If we had staff to dedicate directly to this then it wouldn't be an issue. But paying for a managed service that gives us production grade data access is a no-brainer for any non-trivial application we build.

and unless you're one of the elite few for whom good HA is actually easy, your attempts will likely end up with something that you _believe_ is as available as RDS
For a lot of situations, MySQL with backups and a hot standby is fine.
It's not about when things are going well... anyone here can setup a DB instance and run against it. It's failover/HA or recovery options that are not considered by most. Not everyone can afford to take a half a day or more to setup for backups, or read mirrors, or failover, other clustering options.
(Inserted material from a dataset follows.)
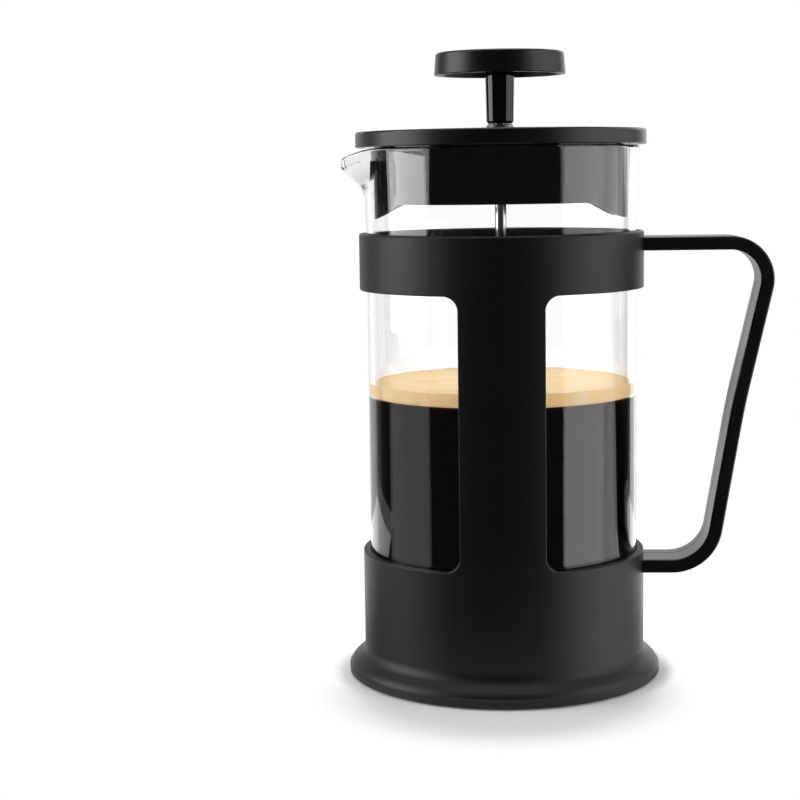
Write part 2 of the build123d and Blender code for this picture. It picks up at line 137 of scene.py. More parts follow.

Not to mention actual recovery modes.

I'm happy to pay a few dollars a month for someone else to automate.

It's not just the database itself, it's everything else you have to do to do it right. How will you do backups and replication? How will you recover? What are the ideal configuration settings for your particular situation? What about authentication, roles, open ports, allowed ip address ranges, etc.
Yep, that's my main motivation for not even attempting it. There are a ton of security settings alone. I am not gonna be the idiot who will let a 14-year old bored script kiddie into my VPS-es so they can have a laugh at my expense.

I prefer the managed services. Save for the high availability you get tons of best security practices -- all for a few bucks a month. It's usually a such a crazy cheap deal it's almost not fair to them.

Running your own DB is a recipe for disaster UNLESS you know what you are doing and can invest resources continuously in keeping it up. If you have a good DBA, it probably isn't too much of hassle as long as you scale up with the number of DBs and you have automation to help along the way. However, at that point you are almost to a hosted solution anyway.

For hobby projects, a single self-managed instance is fine. For production in a business critical environment, much more thought needs to go in.